_Given information_:
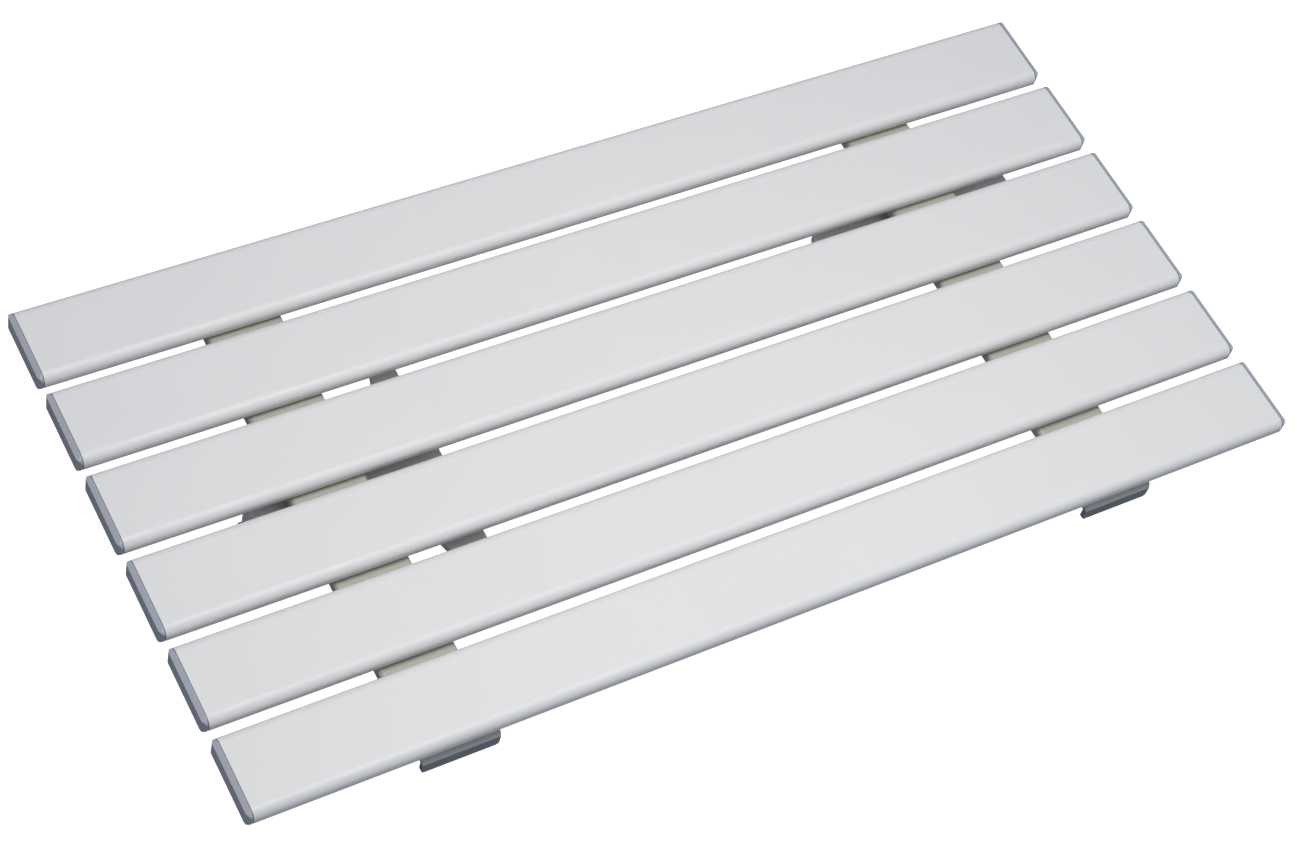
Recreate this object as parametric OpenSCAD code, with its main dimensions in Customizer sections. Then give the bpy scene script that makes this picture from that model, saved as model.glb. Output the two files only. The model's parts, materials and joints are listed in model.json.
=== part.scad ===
// Slatted bath board with three adjustable, clamped gripping sliders.
// +X runs along the slats, +Y towards the back slat, +Z up.
// The origin is the centre of the bounding box's bottom face, level with the lower ends of the legs.

/* [Board] */
// Length over the end caps
board_l = 684; // [670:1:760]
// Height from the legs' lower ends to the top of the slats
board_h = 65; // [63:0.5:75]

/* [Slats] */
// Width of one slat
slat_w = 51; // [48:0.5:56]
// Thickness of a slat
slat_t = 12.8; // [12:0.1:15]
// Open gap between neighbouring slats
slat_gap = 7.1; // [5:0.1:10]
// Radius of the slats' long edges
edge_r = 5.75; // [4:0.05:6]
// Wall of the hollow slats
slat_wall = 2; // [1.6:0.1:2.6]
// Thickness of the two inner webs that the screws bite into
web_t = 5; // [4.5:0.1:6]
// Distance of each web from the slat's centre line
web_y = 8.5; // [7.5:0.1:10]

/* [End caps] */
// Reach of a cap beyond the end of its slat
cap_reach = 3.8; // [3.5:0.1:6]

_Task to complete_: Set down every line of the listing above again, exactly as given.

_Result of this task_:
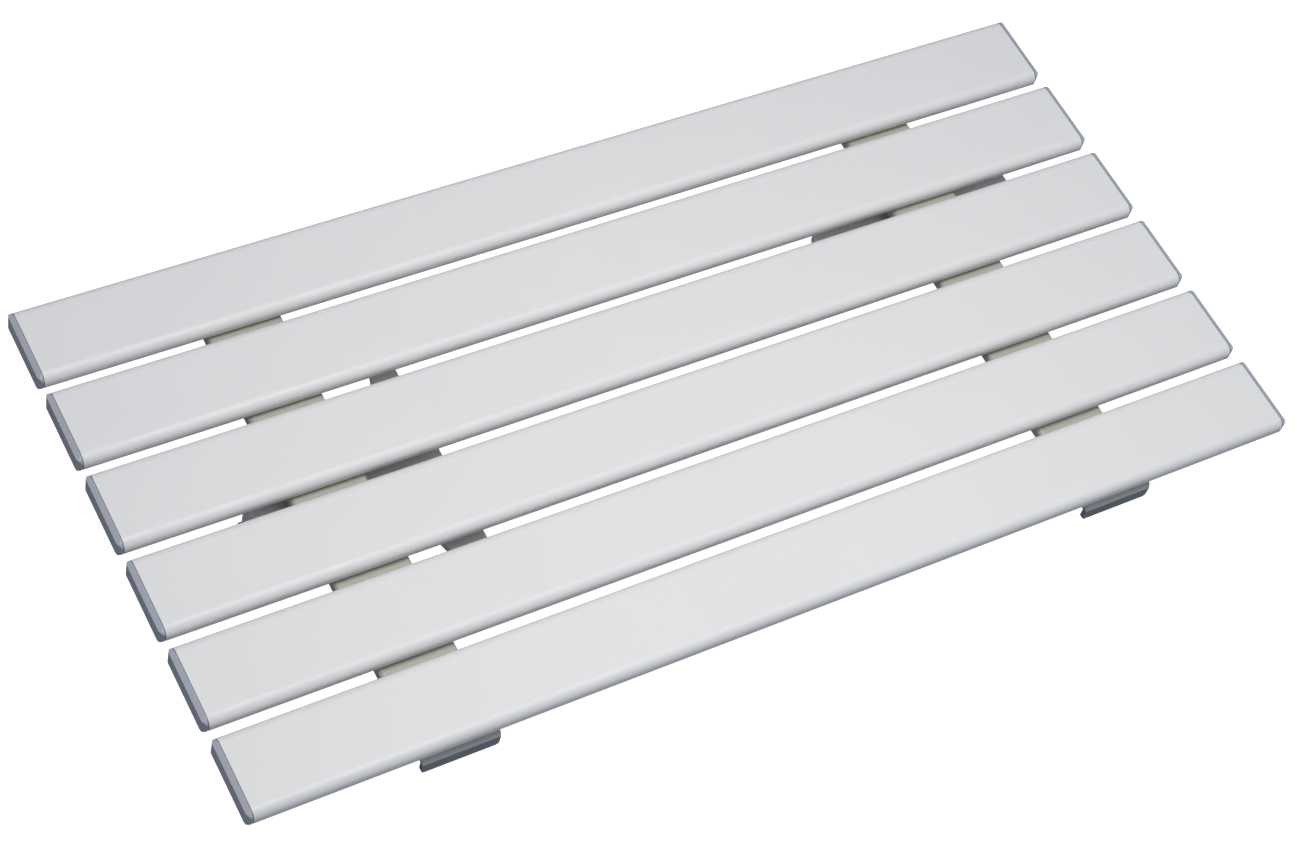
Recreate this object as parametric OpenSCAD code, with its main dimensions in Customizer sections. Then give the bpy scene script that makes this picture from that model, saved as model.glb. Output the two files only. The model's parts, materials and joints are listed in model.json.
=== part.scad ===
// Slatted bath board with three adjustable, clamped gripping sliders.
// +X runs along the slats, +Y towards the back slat, +Z up.
// The origin is the centre of the bounding box's bottom face, level with the lower ends of the legs.

/* [Board] */
// Length over the end caps
board_l = 684; // [670:1:760]
// Height from the legs' lower ends to the top of the slats
board_h = 65; // [63:0.5:75]

/* [Slats] */
// Width of one slat
slat_w = 51; // [48:0.5:56]
// Thickness of a slat
slat_t = 12.8; // [12:0.1:15]
// Open gap between neighbouring slats
slat_gap = 7.1; // [5:0.1:10]
// Radius of the slats' long edges
edge_r = 5.75; // [4:0.05:6]
// Wall of the hollow slats
slat_wall = 2; // [1.6:0.1:2.6]
// Thickness of the two inner webs that the screws bite into
web_t = 5; // [4.5:0.1:6]
// Distance of each web from the slat's centre line
web_y = 8.5; // [7.5:0.1:10]

/* [End caps] */
// Reach of a cap beyond the end of its slat
cap_reach = 3.8; // [3.5:0.1:6]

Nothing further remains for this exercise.